THE EXERCISE
Print exactly those lines that run from the beginning of the data to the line bearing "THREAD_RISE = 0.42", inclusive.

** start of DATA SHOWN **

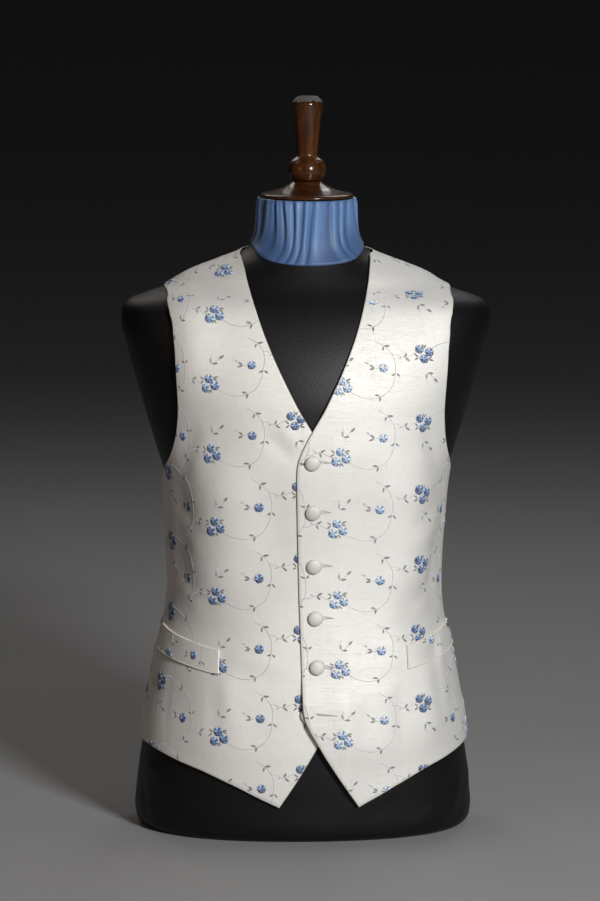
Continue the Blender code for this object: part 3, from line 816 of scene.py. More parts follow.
thread = new_finish("embroidery_thread", {"Coat Weight": 0.5, "Coat Roughness": 0.45,
                                          "Specular IOR Level": 1.0},
                    thread_feeds)
print("dyes:", ", ".join(DYES))

# %% [markdown]
# ## Motifs made of stitches
#
# Satin stitch is thread laid side by side, so a petal is a fan of little rolls of thread and a leaf
# is two rows of slanting ones. Each stitch is a closed sliver of six faces, or of nine where it is
# thick at two places. A motif is built flat, in millimetres, with its stalk at the origin, and is
# copied many times later.

# %% One stitch
THREAD_RISE = 0.42


def stitch(start, end, width, shade, rise=THREAD_RISE, waists=(0.5,)):
    """A closed roll of thread between two points of the flat cloth, widest at its waists."""
    start, end = np.array(start, float), np.array(end, float)
    along = (end - start) / np.linalg.norm(end - start)
    aside = np.array([-along[1], along[0]]) * width / 2
    points = [(*start, 0.0)]
    for share in waists:
        centre = start + (end - start) * share
        points += [(*(centre + aside), 0.0), (*centre, rise), (*(centre - aside), 0.0)]
    points.append((*end, 0.0))
    last = len(points) - 1
    faces = [(0, 1, 2), (0, 2, 3), (0, 3, 1)]
    for k in range(1, last - 3, 3):
        faces += [(k, k + 3, k + 4, k + 1), (k + 1, k + 4, k + 5, k + 2), (k + 2, k + 5, k + 3, k)]
    faces += [(last - 3, last, last - 2), (last - 2, last, last - 1), (last - 1, last, last - 3)]
    return points, faces, [shade] * len(points)


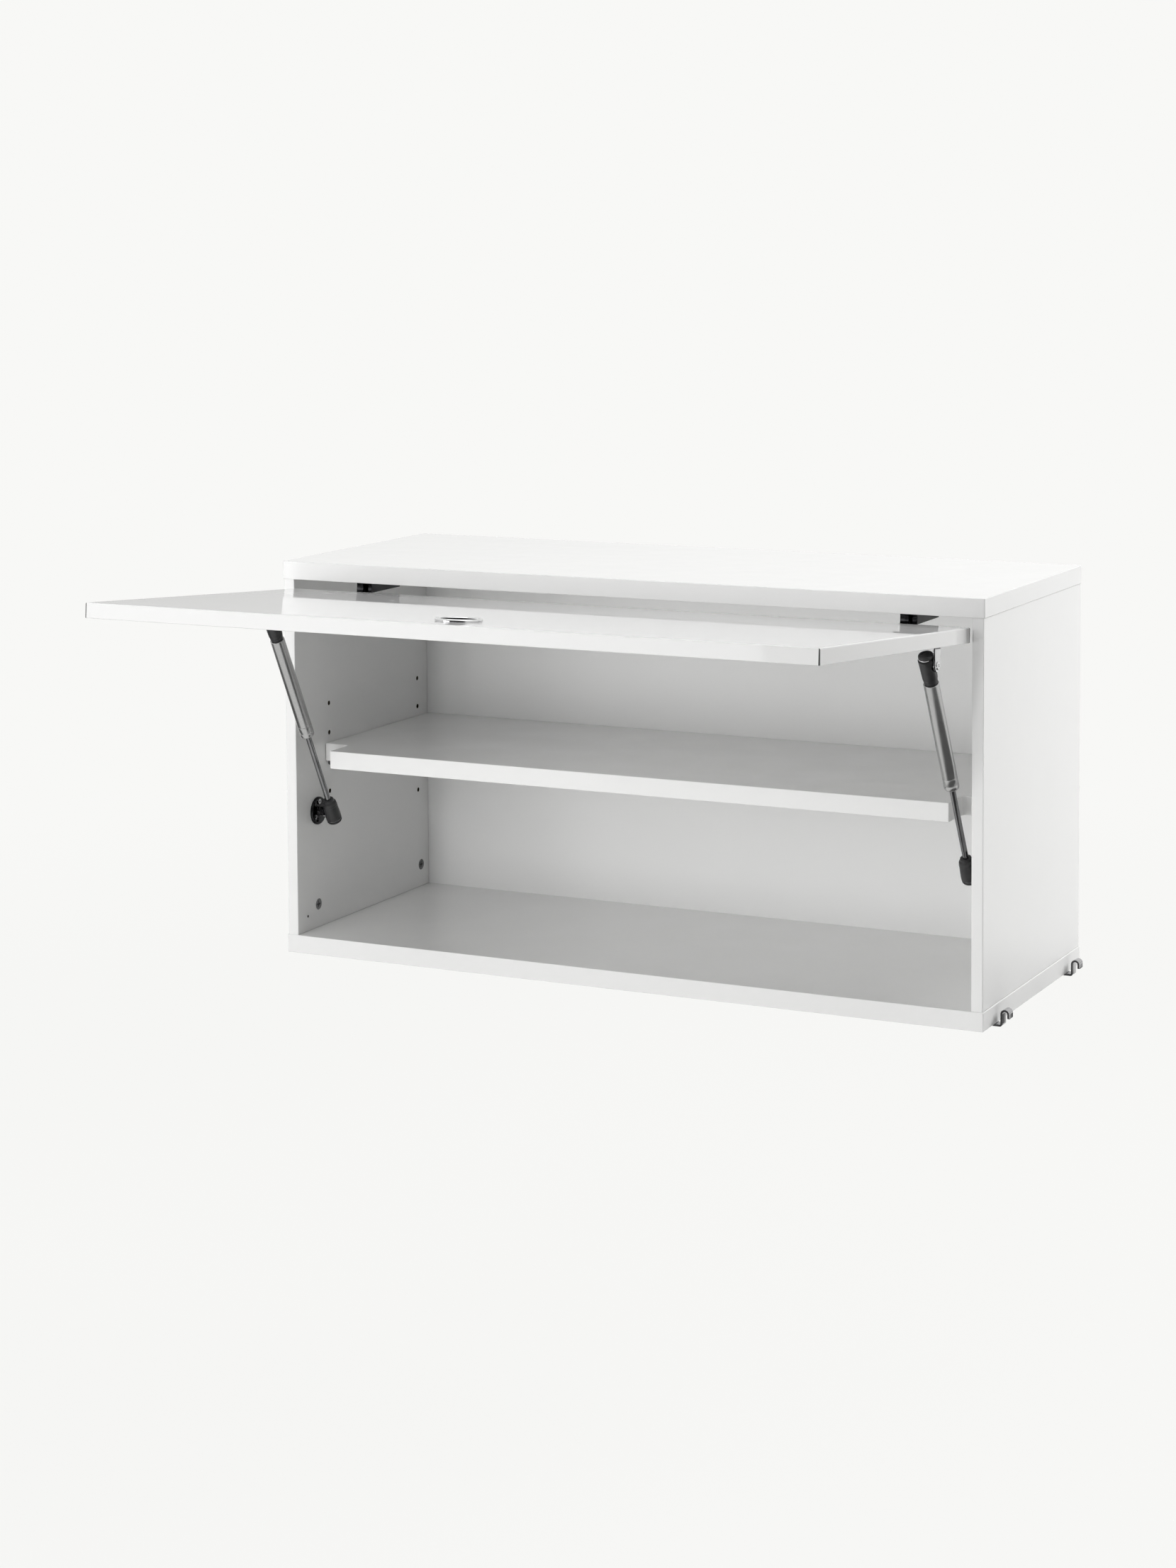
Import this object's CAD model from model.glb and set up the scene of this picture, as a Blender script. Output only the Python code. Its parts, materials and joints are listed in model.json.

** end of DATA SHOWN **

TASK ANSWER
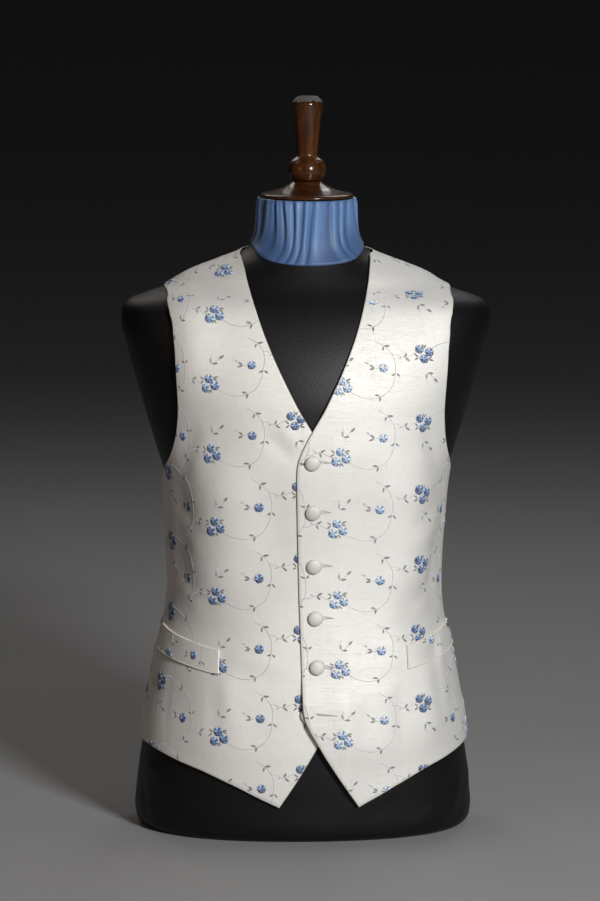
Continue the Blender code for this object: part 3, from line 816 of scene.py. More parts follow.
thread = new_finish("embroidery_thread", {"Coat Weight": 0.5, "Coat Roughness": 0.45,
                                          "Specular IOR Level": 1.0},
                    thread_feeds)
print("dyes:", ", ".join(DYES))

# %% [markdown]
# ## Motifs made of stitches
#
# Satin stitch is thread laid side by side, so a petal is a fan of little rolls of thread and a leaf
# is two rows of slanting ones. Each stitch is a closed sliver of six faces, or of nine where it is
# thick at two places. A motif is built flat, in millimetres, with its stalk at the origin, and is
# copied many times later.

# %% One stitch
THREAD_RISE = 0.42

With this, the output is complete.